В связи со своей работой в Авиахиме я как член президиума губернской (а затем краевой) организации часто командировался в уезды (районы) на уездные конференции общества в качестве представителя губернского правления. Эти конференции обычно проходили активно. В те времена общественная работа была на подъеме. Многие стремились принять в ней участие, и в Авиахиме недостатка в общественных деятелях не было. Но, как бывает обычно в такие периоды увлечения общественной деятельностью, в Авиахим стремились попасть различные «чудаки», от «нечего делать». Они всегда были присяжными ораторами на уездных конференциях, и их речи, не отличавшиеся глубоким содержанием, пестрели разными выражениями, которые я, в конце концов, не мог не заметить.
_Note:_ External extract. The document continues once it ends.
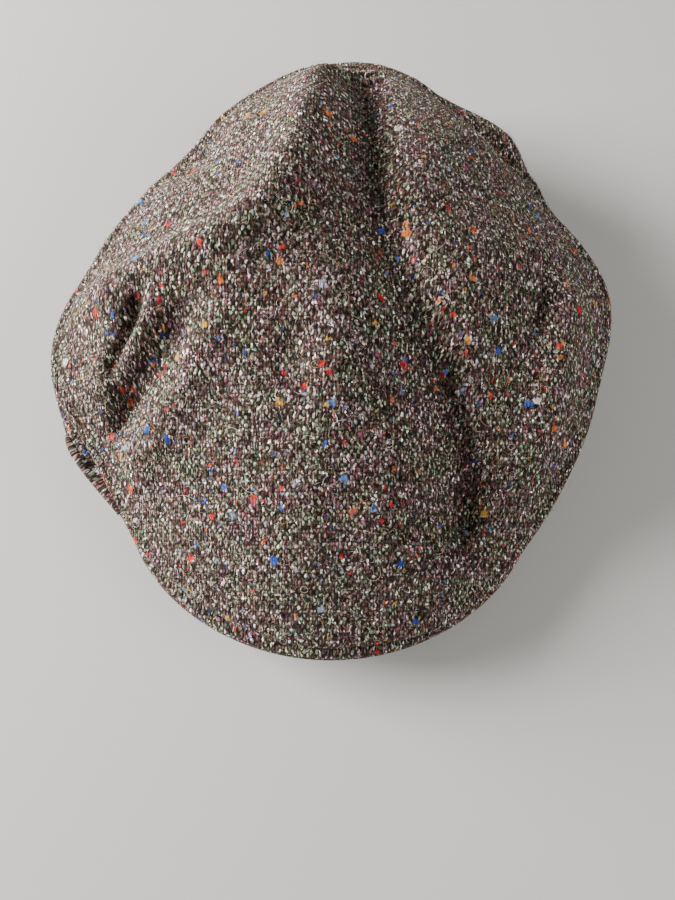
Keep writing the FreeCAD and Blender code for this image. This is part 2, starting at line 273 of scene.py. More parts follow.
class Dye:
    """One socket of a finish's nodes.  Sums on it add Math nodes; node adds any other."""
    tree = None

    def __init__(self, socket):
        self.socket = socket

    @classmethod
    def start(cls, name):
        """Begin a finish and return it with its Principled shader."""
        finish = bpy.data.materials.new(name)
        finish.use_nodes = True
        cls.tree = finish.node_tree
        return finish, cls.tree.nodes["Principled BSDF"]

    @classmethod
    def node(cls, kind, settings=None, sockets=None, out=0):
        made = cls.tree.nodes.new(kind)
        for key, value in (settings or {}).items():
            if key == "stops":
                ramp = made.color_ramp
                for place, colour in value[2:]:
                    ramp.elements.new(place)
                for element, (place, colour) in zip(ramp.elements, sorted(value)):
                    element.position, element.color = place, (*colour, 1)
            elif key == "interpolation":
                made.color_ramp.interpolation = value
            else:
                setattr(made, key, value)
        for key, value in (sockets or {}).items():
            cls.put(made.inputs[key], value)
        return cls(made.outputs[out])

    @classmethod
    def put(cls, target, value):
        if isinstance(value, Dye):
            cls.tree.links.new(value.socket, target)
        else:
            target.default_value = value

    @classmethod
    def math(cls, operation, *values):
        return cls.node("ShaderNodeMath", {"operation": operation}, dict(enumerate(values)))

    def __add__(self, other):
        return Dye.math("ADD", self, other)

    __radd__ = __add__

    def __sub__(self, other):
        return Dye.math("SUBTRACT", self, other)

    def __rsub__(self, other):
        return Dye.math("SUBTRACT", other, self)

    def __mul__(self, other):
        return Dye.math("MULTIPLY", self, other)

    __rmul__ = __mul__

    def __truediv__(self, other):
        return Dye.math("DIVIDE", self, other)

    def __gt__(self, other):
        return Dye.math("GREATER_THAN", self, other)

    def __pow__(self, other):
        return Dye.math("POWER", self, other)


def shade(red, green, blue):
    """A colour as a dye card gives it, 0 to 255."""
    return tuple(((c / 255 + 0.055) / 1.055) ** 2.4 if c > 10 else c / 3295 for c in (red, green, blue))


def mixed(factor, one, other, blend="MIX"):
    one, other = ((*c, 1) if isinstance(c, tuple) else c for c in (one, other))
    return Dye.node("ShaderNodeMix", {"data_type": "RGBA", "blend_type": blend},
                    {0: factor, 6: one, 7: other}, out=2)


def vector(operation, *values):
    return Dye.node("ShaderNodeVectorMath", {"operation": operation}, dict(enumerate(values)))


def parts(value):
    split = Dye.node("ShaderNodeSeparateXYZ", None, {0: value})
    return [Dye(socket) for socket in split.socket.node.outputs]


def joined(*values):
    return Dye.node("ShaderNodeCombineXYZ", None, dict(enumerate(values)))


def noise(where, scale, detail=2.0, out=0, roughness=0.5):
    return Dye.node("ShaderNodeTexNoise", None,
                    {"Vector": where, "Scale": scale, "Detail": detail, "Roughness": roughness}, out=out)


def chance(*values):
    """A random number for each whole-number place."""
    return Dye.node("ShaderNodeTexWhiteNoise", {"noise_dimensions": "3D"}, {0: joined(*values)})


def raise_surface(surface, height, distance, strength=1.0):
    """Let a finish stand up by a height, which counts in steps of distance."""
    Dye.put(surface.inputs["Normal"], Dye.node(
        "ShaderNodeBump", None, {"Strength": strength, "Distance": distance, "Height": height}))


def card(value, *colours):
    """Pick one of several colours, evenly, by a value from 0 to 1."""
    stops = [(i / len(colours), shade(*c)) for i, c in enumerate(colours)]
    return Dye.node("ShaderNodeValToRGB", {"stops": stops, "interpolation": "CONSTANT"}, {0: value})


warp_pitch, weft_pitch = 1.32 * mm, 1.8 * mm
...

Так, от одной из конференций, кажется, в Балахне (или, может быть, в Чебоксарах или Лыскове) у меня сохранились заметки от речей такого рода ораторов. Вот некоторые из фрагментов речей: «Народ, по существу вопроса, много несознателен… Первое, надо сократить, так сказать… Дать толчок по массам… Во время военного времени… Формула практической жизни осуществления, так сказать, страны… Необходимо, так сказать с показаниями, в общем целом рабочие и крестьяне… Чтобы вбили в уши трудящимся, которые заинтересованы были в интересах… В члены привлечь… По всему губернскому масштабу… Это именно агитация, в дальнейшем именно темные массы…» и т. д. и т. д.

Вообще я старался записывать то, что было, может быть, не совсем обычно и одновременно в известной мере типично. Возможно, что это было связано с моим стремлением писать. Но я тогда и не понимал, что для писательской деятельности сам я был весьма и весьма черноземен и что надо было много учиться, прежде чем выступать даже в газетах с заметками. Но молодость самонадеянна, и на основе своего семинарского «литературного минимума» я полагал возможным писать!

Впрочем, стремление учиться у меня имелось. Я мечтал, что поступлю в университет, как только будет возможность уйти со службы. Стремление учиться подогревалось постоянным общением со студентами в связи с работой в Авиахиме. Некоторые из них прямо советовали мне прежде всего учиться, и это находило живой отклик в моих устремлениях. Уже весной 1925 года, поговорив с начальством в дивизии, я решил подать заявление о поступлении в университет в Н. Новгороде. Я подал заявление, хотя и понимал, что учиться и служить в армии невозможно.